Program Information
Rapid and Efficient 3D Dosimetry for End-To-End Patient-Specific QA of Rotational SBRT Deliveries Using a High-Resolution EPID
Y M Yang*, B Han, L Xing, L Wang, Department of Radiation Oncology, Stanford University School of Medicine, Stanford, CA
Presentations
MO-FG-CAMPUS-TeP1-5 (Monday, August 1, 2016) 4:30 PM - 5:00 PM Room: ePoster Theater
Purpose:
EPID-based patient-specific quality assurance provides verification of the planning, setup and delivery process that phantomless QA, and log-file based virtual dosimetry methods cannot achieve. We present a method for EPID-based QA utilizing spatially-variant EPID response kernels that allows for direct calculation of the entrance fluence and 3D phantom dose.
Methods:
An EPID dosimetry system was utilized for 3D dose reconstruction in a cylindrical phantom for the purposes of end-to-end QA. Monte Carlo (MC) methods were used to generate pixel-specific point-spread functions (PSFs) characterizing the spatially non-uniform EPID portal response in the presence of phantom scatter.
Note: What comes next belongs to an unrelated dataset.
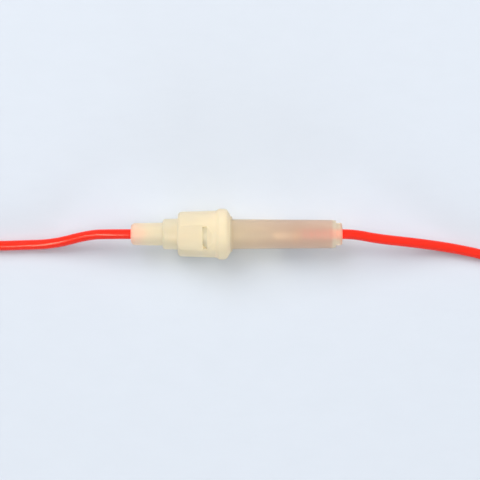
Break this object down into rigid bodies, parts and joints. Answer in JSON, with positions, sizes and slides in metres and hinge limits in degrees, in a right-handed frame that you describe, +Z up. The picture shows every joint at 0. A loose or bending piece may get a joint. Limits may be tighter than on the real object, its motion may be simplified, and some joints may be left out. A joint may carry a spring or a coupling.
{
  "type": "inline fuse holder",
  "caption": "Translucent twist-lock inline holder with red wire leads, holding a glass cartridge fuse between a fixed contact and a sprung one.",
  "frame": {"origin": "on the holder's axis, half way between the cap's nose and the tube's end boss", "axes": "+X along the axis from the cap's nose to the tube's end, +Z up with the holder lying on its rim, one flat and window turned 11.5 degrees from +Z towards -Y"},
  "size_m": [0.266, 0.0209, 0.0158],
  "materials": {
    "nylon": "translucent natural nylon, satin moulded surface",
    "glass": "clear glass",
    "nickel": "nickel plated brass",
    "zinc": "dull zinc strip",
    "solder": "bright solder",
    "brass": "drawn brass sheet",
    "tinned_copper": "stranded copper, tinned",
    "spring_steel": "plated spring wire",
    "red_insulation": "smooth soft red insulation"
  },
  "bodies": {
    "tube": {"tube_shell": "nylon", "spring": "spring_steel", "fuse_glass": "glass", "fuse_ferrule_left": "nickel", "fuse_ferrule_right": "nickel", "fuse_element": "zinc", "fuse_solder_left": "solder", "fuse_solder_right": "solder"},
    "left_lead": {"contact_left": "brass", "contact_solder_left": "solder", "conductor_left": "tinned_copper", "lead_left": "red_insulation", "bare_end_left": "tinned_copper"},
    "cap": {"cap_shell": "nylon"},
    "plunger": {"contact_right": "brass", "contact_solder_right": "solder", "conductor_right": "tinned_copper", "lead_right": "red_insulation", "bare_end_right": "tinned_copper"}
  },
  "joints": [
    {"name": "cap_travel", "type": "slide", "parent": "tube", "child": "left_lead", "axis": [-1, 0, 0], "range_m": [0, 0.0168]},
    {"name": "cap_twist", "type": "hinge", "parent": "left_lead", "child": "cap", "pos_m": [0, 0, 0], "axis": [-1, 0, 0], "range_deg": [0, 378]},
    {"name": "contact_travel", "type": "slide", "parent": "tube", "child": "plunger", "axis": [1, 0, 0], "range_m": [0, 0.0012], "stiffness_N_per_m": 600, "springref_m": -0.008, "deforming": ["spring"]}
  ],
  "couplings": [
    {"joint": "cap_travel", "follows": "cap_twist", "m_per_rad": 0.0025464}
  ]
}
The spatially-variant PSFs were decomposed into spatially-invariant basis PSFs, with the symmetric central-axis kernel as the primary basis kernel, and off-axis representing orthogonal perturbations in pixel-space. This compact and accurate characterization enables the use of a modified Richardson-Lucy deconvolution algorithm to directly reconstruct entrance fluence from EPID images, without iterative scatter subtraction.
High-resolution phantom dose kernels were cogenerated in MC with the PSFs, enabling direct recalculation of the resulting phantom dose by rapid forward convolution once the entrance fluence was calculated. A Delta4 QA phantom was used to validate the dose reconstructed in this approach.
Results:
The spatially-invariant representation of the EPID response accurately reproduced the entrance fluence with >99.5% fidelity, with a simultaneous reduction of >60% in computational overhead. 3D dose for 10⁶ voxels was reconstructed for the entire phantom geometry. A 3D global gamma analysis demonstrated a >95% pass rate at 3%/3mm.
Conclusion:
Our approach demonstrates the capabilities of an EPID-based end-to-end QA methodology that is more efficient than traditional EPID dosimetry methods. Displacing the point of measurement external to the QA phantom reduces the necessary complexity of the phantom itself, while offering a method that is highly scalable, and inherently generalizable to rotational and trajectory based deliveries.
Funding Support, Disclosures, and Conflict of Interest: This research was partially supported by Varian.